Growing from feature to feature, Aliphia now counts an average of 14,000 active users for the product, and has crossed the 500 customers mark just last quarter. Going by flow of orders, the company expects to reach over 1,000 customers at the end of 2017. While it supports bookkeeping in Arabic, English, Turkish and French, Morabet says an average of 3,000 Arabic invoices are created each month on the platform. is its biggest market with a 74% share, and the startup also has users in Egypt, the UAE, Kuwait, Libya, Jordan, Palestine, and Yemen. Bootstrapping and re-investing revenue back into the business, Aliphia is focusing on growth through partnerships with key players in online payments, finance and telecom in KSA and UAE, in the coming year, and is also working on implementing their software on third-party products.
With installable software (that are sometimes free) and simple spreadsheets posing threat to Aliphia’s adoption, Morabet counts “a low price, and pay-as-you-go model,” and unique Arabic support as their selling proposition. Elaborating on what has been the startup’s biggest challenge, Morabet mentions difficulties faced in customer conversions and misconceptions about local providers.
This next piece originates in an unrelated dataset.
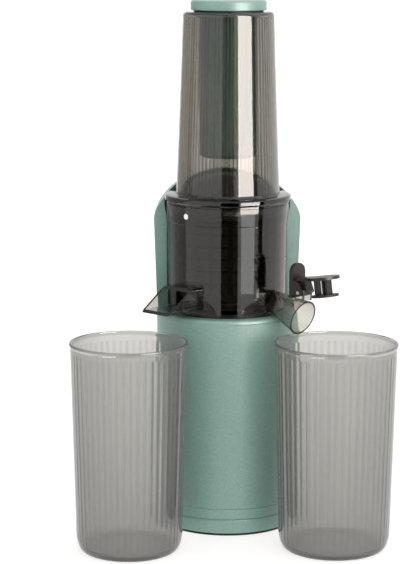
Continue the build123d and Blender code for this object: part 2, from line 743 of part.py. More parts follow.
with BuildPart() as commutator:
    disc(commutator_bottom, commutator_top, commutator_r, motor_shaft_r + fit_gap)
    with BuildSketch(Plane.XY.offset(commutator_bottom)):
        with PolarLocations(commutator_r, slot_count):
            Rectangle(2.4, 0.6)
    extrude(amount=commutator_top - commutator_bottom, mode=Mode.SUBTRACT)
save(commutator, "commutator")

with BuildPart() as cooling_fan:
    disc(fan_bottom, fan_bottom + 1.2, fan_r)
    disc(fan_bottom, fan_top, 6)
    with BuildSketch(Plane.XY.offset(fan_bottom)):
        with PolarLocations((fan_r + 5) / 2, fan_blades):
            Rectangle(fan_r - 5.5, 1.2)
    extrude(amount=fan_top - fan_bottom)
    disc(fan_bottom, fan_top, motor_shaft_r + fit_gap, mode=Mode.SUBTRACT)
save(cooling_fan, "cooling_fan")

# =====================================================================
# Base: electrics
# =====================================================================

with BuildPart() as circuit_board:
    with BuildSketch(Plane.XY.offset(board_bottom)):
        with Locations((0, board_y + board_t / 2)):
            Rectangle(board_w, board_t)
    extrude(amount=board_h)
save(circuit_board, "circuit_board")

capacitor_r = 4.5
with BuildPart() as board_capacitor:
    with BuildSketch(Plane.XY.offset(board_bottom + 3)):
        with Locations((-8, board_y + board_t + capacitor_r)):
            Circle(capacitor_r)
    extrude(amount=20)
    fillet(board_capacitor.edges().group_by(Axis.Z)[-1], radius=0.8)
save(board_capacitor, "board_capacitor")

with BuildPart() as board_heatsink:
    with BuildSketch(Plane.XY.offset(board_bottom + 6)):
        with Locations((7, board_y + board_t + 0.9)):
            Rectangle(12, 1.8)
        with Locations((7, board_y + board_t + 3.5)):
            with GridLocations(3.6, 1, 4, 1):
                Rectangle(1.2, 5)
    extrude(amount=22)
save(board_heatsink, "board_heatsink")

rocker_y = bezel_seat_y - 2.0
rocker_reach = rocker_h / 2
bezel_front = bezel_seat_y + bezel_t
cavity_h = rocker_h + 2.2
with BuildPart() as switch_housing:
    with BuildSketch(Plane.XZ.offset(-(bezel_seat_y - switch_depth))):
        with Locations((0, switch_z)):
            Rectangle(switch_w, switch_h)
    extrude(amount=-switch_depth)
    with BuildSketch(Plane.XZ.offset(-bezel_seat_y)):
        with Locations((0, switch_z)):
            RectangleRounded(bezel_w, bezel_h, 1.5)
    extrude(amount=-bezel_t)
    with BuildSketch(Plane.XZ.offset(-bezel_front)):
        with Locations((0, switch_z)):
            Rectangle(rocker_w + 2 * lip_gap, cavity_h)
    extrude(amount=8, mode=Mode.SUBTRACT)
    with BuildSketch(Plane.YZ):
        with Locations((rocker_y, switch_z)):
            Circle(rocker_pin_r + running_gap)
    extrude(amount=rocker_w / 2 + 1.2, both=True, mode=Mode.SUBTRACT)
    # terminals
    with BuildSketch(Plane.XZ.offset(-(bezel_seat_y - switch_depth))):
        with Locations((0, switch_z)):
            with GridLocations(1, 6.5, 1, 3):
                Rectangle(4.8, 0.8)
    extrude(amount=6)
save(switch_housing, "switch_housing")

with BuildPart() as switch_rocker:
    with BuildSketch(Plane.YZ.offset(-rocker_w / 2)):
        with BuildLine():
            Polyline((rocker_y - 2.4, switch_z - 2), (rocker_y + 1.2, switch_z - rocker_reach + 0.2),
                     (rocker_y + 4.4, switch_z - rocker_reach + 0.2), (rocker_y + 3.1, switch_z),
                     (rocker_y + 4.4, switch_z + rocker_reach - 0.2),
                     (rocker_y + 1.2, switch_z + rocker_reach - 0.2), (rocker_y - 2.4, switch_z + 2),
                     close=True)
        make_face()
    extrude(amount=rocker_w)
    with BuildSketch(Plane.YZ.offset(-rocker_w / 2 - 1)):
        with Locations((rocker_y, switch_z)):
            Circle(rocker_pin_r)
    extrude(amount=rocker_w + 2)
save(switch_rocker, "switch_rocker")

gland_wall_out = column_r(gland_z)
gland_wall_in = gland_wall_out - shell_wall
with BuildPart() as cord_gland:
    with BuildSketch(Plane.XZ.offset(-(gland_wall_in - 2.2))):
        with Locations((0, gland_z)):
            Circle(gland_r)
    extrude(amount=-(shell_wall + 3.7))
    with BuildSketch(Plane.XZ.offset(-(gland_wall_in - 2.2))):
        with Locations((0, gland_z)):
            Circle(gland_flange_r)
    extrude(amount=-1.6)
    with BuildSketch(Plane.XZ.offset(-(gland_wall_out + 0.1))):
        with Locations((0, gland_z)):
            Circle(gland_flange_r)
    extrude(amount=-1.6)
    fillet(cord_gland.edges().group_by(Axis.Y)[-1], radius=0.7)
    with BuildSketch(Plane.XZ.offset(-(gland_wall_in - 2.2))):
        with Locations((0, gland_z)):
            Circle(gland_bore_r)
    extrude(amount=-10, mode=Mode.SUBTRACT)
save(cord_gland, "cord_gland")

reed_in = lid_bay_r + tower_skin + lip_gap
reed_t = upper_r(deck_z) - tower_skin - lip_gap - reed_in
with BuildPart() as reed_switch:
    with BuildSketch(Plane.XY.offset(reed_pocket_top - 16)):
        with Locations((0, reed_in)):
            Rectangle(8, reed_t, align=(Align.CENTER, Align.MIN))
    extrude(amount=16 - lip_gap)
save(reed_switch, "reed_switch")

# =====================================================================
# Drum, with its spout and pulp duct
# =====================================================================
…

He feels that the region’s customers tend to look favorably at foreign vendors, and often see local ones as “less competent [or] trusted.” Another challenge Aliphia faces is inadequate feedback from users, which, Morabet says, leaves them wondering about their retention strategies. “Most of the customers use it and never come back, and you need to know why [this happened] when you have just started.” There is also the awareness gap with regards to cloud-based solutions, especially when it comes to their target customers- But as small businesses struggle to scale up without access to sophisticated financial management tools, and regulators insisting on making Arabic a legal business requirement in the region, Morabet is convinced that there is a sizable market for Aliphia, but also a long way to go for the startup. However, true to his company’s objective, Morabet is very clear on where Aliphia’s focus lies: “We want to help Arabic businesses achieve their objectives of success by giving them access to the right tools that will help them pursue their goals.”
'TREP TALK ME
Mohammed Adnan Morabet, co-founder and CEO, Sahih Business
ON ENTREPRENEURSHIP IN MOROCCO
“I think that countries like Morocco should learn more from the UAE and KSA; they are a clear example of successful Arab nations growing an entrepreneurship ecosystem with fundamentals. Contests, incubators, mentorship and funding are needed in the [Morocco] region to help entrepreneurs. They must be of quality, and serve a real purpose to the entrepreneurs and not the organizers.”
TIPS FOR ASPIRING ENTREPRENEURS
“First, start selling as soon as possible, and from there improve your product and margins. The quantity of customers doesn’t matter if they are happy using your product; you need to learn about your business from them. Second, know your competition, and don’t do only what they do. Do what they thought they cannot do. Many businesses doing the same stuff can also be a lot of businesses doing the wrong things. Third, don’t believe the information you find over the internet about the MENA region; there is a lot of wrong data. Take it into consideration, but always take decisions using your own business data mixed with in-house tests.”